Another important shift has been the understanding that safety education is not a one-time conversation, but an ongoing process. Just as we revisit other areas of health and wellbeing as our children grow, personal safety can be addressed in small, thoughtful increments, with language that evolves alongside a child’s maturity.
Experts increasingly emphasize that even very young children can begin learning simple, foundational ideas: that their bodies are their own, that certain areas are private, and that they can speak up if something doesn’t feel right. These messages, when delivered with warmth and clarity, do not burden children; they strengthen them.
Perhaps most significantly, communities have begun to recognize that these conversations are not in conflict with our values, but an expression of them.

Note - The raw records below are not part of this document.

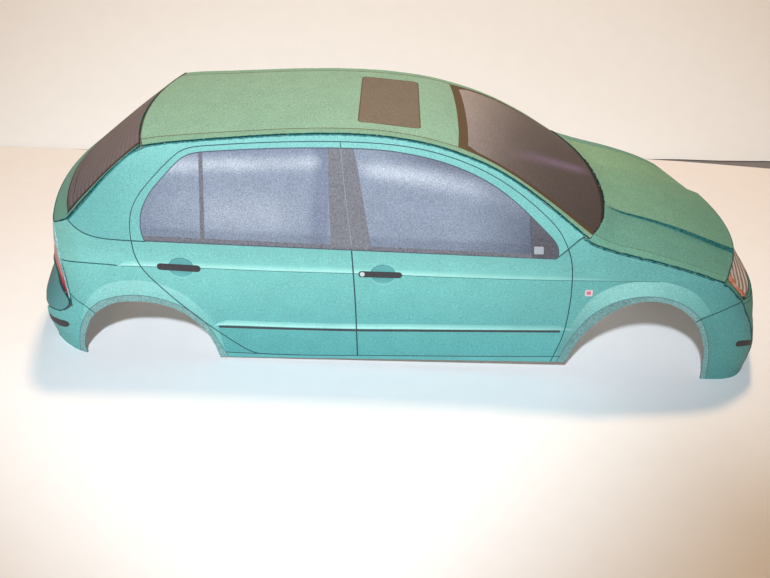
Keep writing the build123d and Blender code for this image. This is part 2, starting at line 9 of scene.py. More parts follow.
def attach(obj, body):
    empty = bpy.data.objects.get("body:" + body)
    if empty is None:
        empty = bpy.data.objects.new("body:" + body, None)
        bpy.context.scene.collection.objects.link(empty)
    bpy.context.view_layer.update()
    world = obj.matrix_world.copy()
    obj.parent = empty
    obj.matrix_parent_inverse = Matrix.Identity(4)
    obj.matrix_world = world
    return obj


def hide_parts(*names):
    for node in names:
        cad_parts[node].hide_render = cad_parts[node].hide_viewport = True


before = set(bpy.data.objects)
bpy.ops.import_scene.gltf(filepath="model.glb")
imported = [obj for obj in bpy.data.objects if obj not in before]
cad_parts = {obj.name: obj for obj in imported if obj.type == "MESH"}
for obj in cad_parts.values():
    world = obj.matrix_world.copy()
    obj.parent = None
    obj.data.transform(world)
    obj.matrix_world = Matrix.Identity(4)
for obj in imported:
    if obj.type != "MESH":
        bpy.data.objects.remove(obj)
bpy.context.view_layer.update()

# ---------------------------------------------------------------------------
# camera: three quarter view down on the right side of the shell
# ---------------------------------------------------------------------------
PITCH, YAW, ROLL = 0.548677834, 0.0108038405, -0.049026536
fw = Vector((math.sin(YAW) * math.cos(PITCH), math.cos(YAW) * math.cos(PITCH), -math.sin(PITCH)))
rt = Vector((math.cos(YAW), -math.sin(YAW), 0.0))
dn = fw.cross(rt)
r_axis = rt * math.cos(ROLL) + dn * math.sin(ROLL)
d_axis = -rt * math.sin(ROLL) + dn * math.cos(ROLL)
cam_data = bpy.data.cameras.new("camera")
cam = bpy.data.objects.new("camera", cam_data)
bpy.context.scene.collection.objects.link(cam)
m = Matrix((r_axis, -d_axis, -fw)).transposed().to_4x4()
m.translation = Vector((-6.465, -193.192, 117.464)) * 0.001
cam.matrix_world = m
cam_data.sensor_width = 36.0
cam_data.lens = 41.923
cam_data.clip_start = 0.005
cam_data.clip_end = 20.0
bpy.context.scene.camera = cam

# ---------------------------------------------------------------------------
# surfaces of the card sheets, in millimetres
# ---------------------------------------------------------------------------
CARD = 0.30
SIDE_FOOT = 33.5
SIDE_LEAN = 0.067
BELT_Z = 27.6
BELT_HALF = 31.65
WINDOW_LEAN = 0.4965
ROOF_EDGE = [
    (-61.0, 24.4, 44.35), (-55.55, 23.3, 45.33), (-51.75, 22.87, 45.95), (-47.7, 22.45, 46.4),
    (-43.7, 22.15, 46.8), (-39.7, 21.9, 47.2), (-35.6, 21.7, 47.6), (-31.6, 21.5, 48.0),
    (-27.5, 21.35, 48.35), (-23.4, 21.2, 48.63), (-19.4, 21.1, 48.87), (-15.3, 21.0, 49.0),
    (-11.2, 21.0, 49.02), (-7.2, 21.05, 48.93), (-3.1, 21.2, 48.62), (1.0, 21.45, 48.15),
    (5.2, 21.8, 47.45), (9.3, 22.3, 46.4), (13.5, 22.95, 45.15), (17.7, 23.8, 43.55),
    (21.9, 25.05, 41.55), (26.1, 26.5, 39.2), (30.3, 28.15, 36.6), (34.6, 29.65, 33.7),
    (36.75, 30.3, 32.3), (40.0, 31.2, 30.2)]
ROOF_BOW = [(-61.0, -3.7, 0.42), (-55.5, -3.3, 0.42), (-47.6, -2.2, 0.42), (-35.6, -0.9, 0.42),
            (-17.6, 0.0, 0.42), (1.0, 0.5, 0.40), (9.3, 1.1, 0.35), (17.7, 2.1, 0.05),
            (26.0, 3.6, -0.35), (30.3, 5.0, -0.80), (34.5, 6.9, -1.10), (36.7, 8.0, -1.2),
            (40.0, 9.5, -1.3)]
SCREEN_FOOT = [(36.75, 30.3), (38.6, 27.2), (40.7, 22.6), (42.4, 17.4), (43.6, 11.4), (44.15, 6.1), (44.3, 0.0)]
REAR_LIP = [(-55.55, 23.3), (-56.6, 20.0), (-57.9, 13.0), (-58.6, 6.5), (-58.85, 0.0)]
WING_FOLD = [(35.45, 32.55), (36.6, 31.95), (38.8, 31.1), (41.3, 30.4), (43.2, 29.9), (47.4, 29.0),
             (51.7, 28.1), (56.1, 27.0), (60.5, 25.75), (64.0, 24.5), (66.5, 23.5)]
REAR_ARCH = [(-69.3, 0.0), (-69.6, 1.2), (-69.6, 2.8), (-69.2, 4.7), (-68.4, 7.15), (-67.1, 9.4), (-65.8, 10.75),
             (-64.0, 12.05), (-62.0, 12.9), (-59.9, 13.35), (-57.6, 13.5), (-55.0, 13.45),
             (-52.5, 13.1), (-50.35, 12.5), (-48.3, 11.6), (-46.2, 10.25), (-44.15, 8.3),
             (-42.5, 6.2), (-41.3, 3.95), (-40.6, 1.85), (-40.2, 0.62)]
FRONT_ARCH = [(35.45, 3.0), (36.25, 5.35), (37.35, 7.95), (38.75, 10.5), (40.5, 12.8), (42.4, 14.75),
              (44.3, 16.2), (46.2, 17.35), (48.2, 18.15), (50.25, 18.65), (52.35, 18.8), (54.5, 18.55),
              (56.8, 17.85), (59.05, 16.7), (60.9, 15.2), (62.2, 13.75), (63.3, 11.95), (64.25, 10.0),
              (64.95, 7.6), (65.4, 5.4), (65.65, 3.0), (65.8, 0.0)]
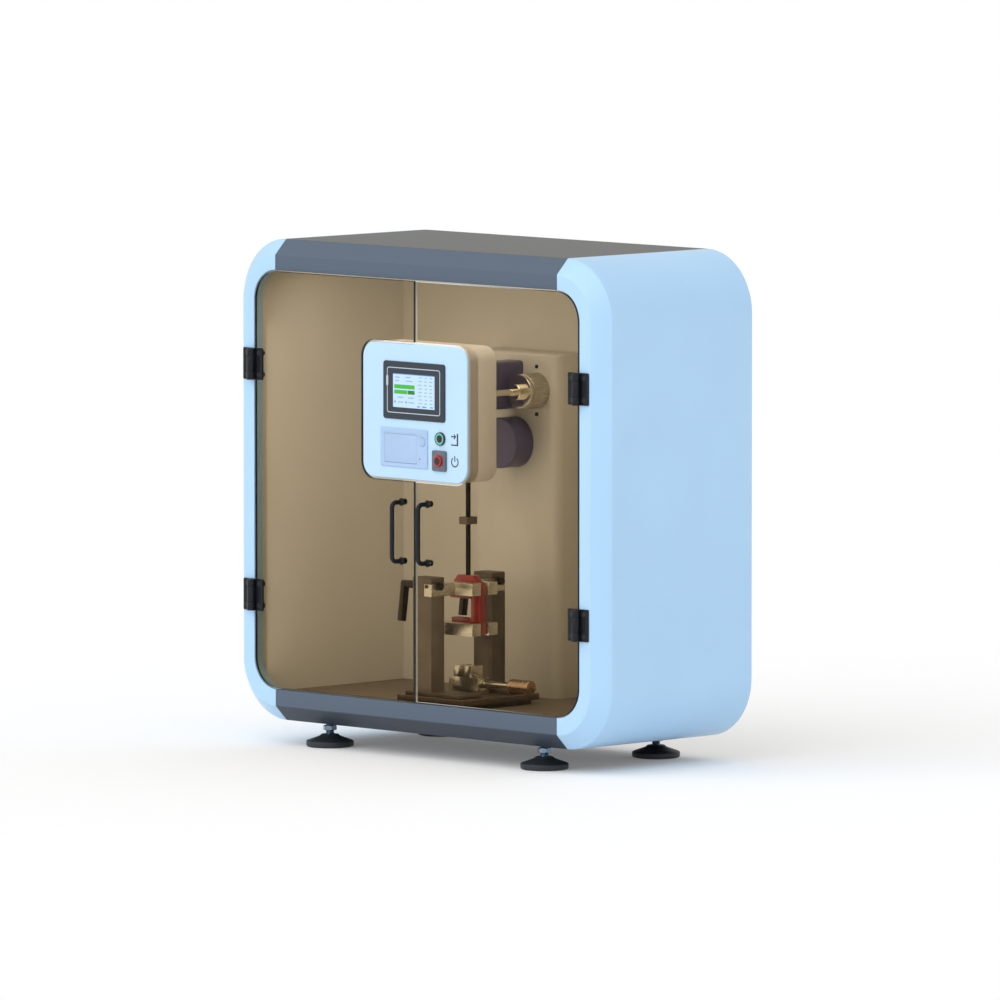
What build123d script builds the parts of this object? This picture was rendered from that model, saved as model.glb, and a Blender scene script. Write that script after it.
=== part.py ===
from build123d import *
import os

# Pendulum impact tester in a closed cabinet. Millimetres, +Z up, +X to the user's right, +Y to the back.
# The origin is on the ground below the middle of the whole machine, handles included.

# Cabinet
cabinet_width = 850.0
cabinet_depth = 345.0
cabinet_height = 790.0
foot_height = 39.0
corner_radius = 100.0
front_chamfer = 25.0
surround = 50.0
sill_height = 53.0
opening_radius = 50.0
frame_depth = 20.0
skin = 3.0
back_sheet = 3.0
deck_sheet = 3.0
deck_height = 43.0
seam_gap = 0.6
rib_width = 14.0
rib_depth = 12.0
panel_gap = 0.3
inlet_place = (-100.0, 100.0)
inlet_width = 50.0
inlet_height = 28.0
inlet_depth = 30.0
inlet_flange = 2.0
vent_places = ((-50.0, 230.0), (-50.0, 530.0))
vent_slots = 9
vent_pitch = 12.0
vent_length = 120.0
vent_slot = 4.0

# Levelling feet
foot_side_inset = 177.0
foot_front_inset = 49.0
foot_back_inset = 40.0
pad_diameter = 78.0
pad_rim_height = 10.5
pad_height = 20.6
pad_top_diameter = 28.0
stud_diameter = 14.0
stud_reach = 14.0
lock_nut_flats = 20.0
lock_nut_height = 7.5
lock_nut_gap = 4.5

# Doors
glass_thickness = 5.0
door_gap = 2.0
centre_gap = 3.0
pane_bevel = 0.8
hinge_height = 52.0
hinge_leaf_width = 22.0
hinge_leaf = 3.2
knuckle_diameter = 13.7
hinge_pin_diameter = 5.0
hinge_inset = 205.5
hinge_screw_spacing = 35.5
hinge_screw_offset = 13.5
screw_diameter = 4.0
screw_head_diameter = 8.0
handle_reach = 26.0
handle_bar = 7.6
handle_spacing = 96.0
handle_from_seam = 30.0
handle_below_console = 37.2
handle_flange_diameter = 13.0
handle_flange = 2.5
handle_bend = 9.0
cap_nut = 3.0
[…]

Teaching children to respect their bodies and trust their inner sense of discomfort aligns deeply with a broader commitment to dignity, responsibility, and care for one another. Protecting children is not only about responding to danger; it is about equipping them, in age-appropriate ways, with the tools they need to navigate the world safely.
Today, something has shifted.
Parents, educators, and mental health professionals are increasingly working together to create resources that make these conversations more accessible. What once felt daunting is becoming more natural.
Safeguarding children begins not with fear, but with clarity and gentle, open communication.
By giving children simple language, by inviting their questions, and by reassuring them that they can always come to us, we are protecting them and strengthening their sense of self, helping to build a culture where safety, trust, and dignity are paramount.